In the latest example, the board of education in Gifu Prefecture has run a sweeping review of rules upheld by high schools under its jurisdiction. Such rules, known as kōsoku, typically refer to internal codes of conduct that each junior high and high school imposes on pupils under their care, often dictating a strict dress code that extends to the length and color of their hair.

The investigation by the Gifu Prefectural Board of Education found that more than 90 percent of its 61 full-time high schools had maintained rules so stringent that they risked compromising the human rights of the students.

Examples included those that stipulated girls’ underclothes must be white, that students must notify schools in advance of their personal plans for long-distance travel, and that students must seek teachers’ permission to join any assembly outside of school hours, education board official Masayuki Ishigami said. “Assembly” is generally interpreted to include political rallies, although few explicitly state so, Ishigami added.

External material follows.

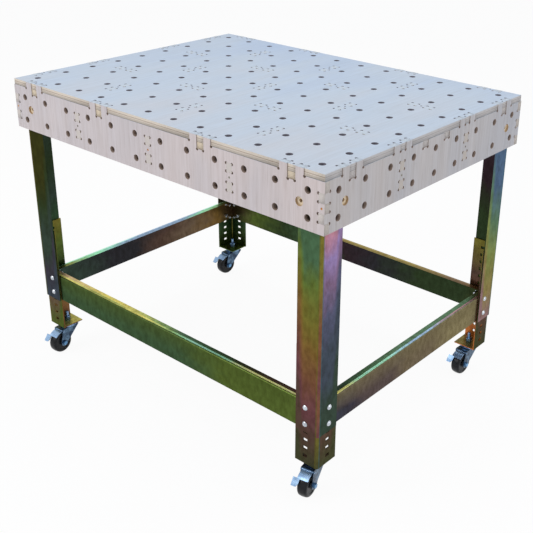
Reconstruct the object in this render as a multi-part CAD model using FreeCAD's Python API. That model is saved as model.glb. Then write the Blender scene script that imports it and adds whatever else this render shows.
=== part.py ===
import FreeCAD, Part
import math
import os

from FreeCAD import Vector

# Assembly table: a plywood torsion-box top full of bench-dog holes, on four angle-iron legs with
# telescoping extensions, four tie rails and four braked swivel casters.
# Frame: +Z up, +X along the long side, the long side with the front apron faces -Y. The origin is on
# the floor under the middle of the whole footprint, which the front casters make longer than the top.
# All sizes are in millimetres.

# ---- plywood top -------------------------------------------------------------------------------
table_length = 1219.2
table_width = 914.4
ply = 18.0                    # thickness of every plywood sheet
skirt_height = 133.0          # depth of aprons and ribs, below the top sheet
hole_pitch = 101.6            # bench-dog grid
edge_to_hole = 50.8           # table edge to the first row of dog holes
dog_hole_diameter = 19.05
dog_row_spacing = 69.85       # between the two rows of holes in an apron
plain_hole_sides = 8          # dog holes outside the stated mounting patterns are cut with few faces
rib_spacing = 304.8
tab_width = 25.4              # finger-joint tab, and the gap between the two tabs of a joint
joint_clearance = 0.1         # each side of a tab in its mortise
doubler_width = 20.0          # strip under the top's rim, inside the aprons
corner_tab_inset = 101.6      # first rim joint from a corner of the top
rim_tab_spacing = 304.8       # from that joint to the next one along a long edge
side_tab_spacing = 203.2      # and along a short edge
leg_bolt_inset = 76.2         # leg bolt from the corner of the table, on both faces
counterbore_diameter = 24.0
counterbore_depth = 6.0
leg_bolt_hole_diameter = 9.5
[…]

Although the board has already instructed schools to remove those rules, the changes will officially take effect at the beginning of the new school year in April, Ishigami said.

“At the very least, we felt it necessary to revise those school rules that affect students’ human rights,” Ishigami said. “For example, the mere act of teachers trying to check the color of underclothes worn by girls would raise human rights questions,” he said.

The official said Gifu’s review has been prompted by a recent groundswell of public outrage against the rigorous rules. Although long taken for granted as part of the education system, the tradition of kōsoku ignited debate when an 18-year-old girl sued Osaka Prefecture for damages in 2017 after she was repeatedly forced by her teachers to dye her naturally brown hair black as per a school rule.

Those overly restrictive rules are now commonly dubbed “black kōsoku.” In August, a group of campaigners seeking to eliminate them submitted an online petition signed by more than 60,000 people to the education ministry urging immediate action. Osaka Prefecture, too, took steps to address the issue, ordering all of its high schools to review their rules. As a result, about 40 percent of its 135 full-time high schools made changes, the prefectural government said in a report in April last year.

Japan began keeping a tighter rein on students when the nation went through a drastic increase in juvenile delinquency and violence against teachers in the early 1980s, prompting school authorities to stiffen rules in a bid to curb rowdy behavior, education studies scholar Masaharu Hata wrote in a 1999 book.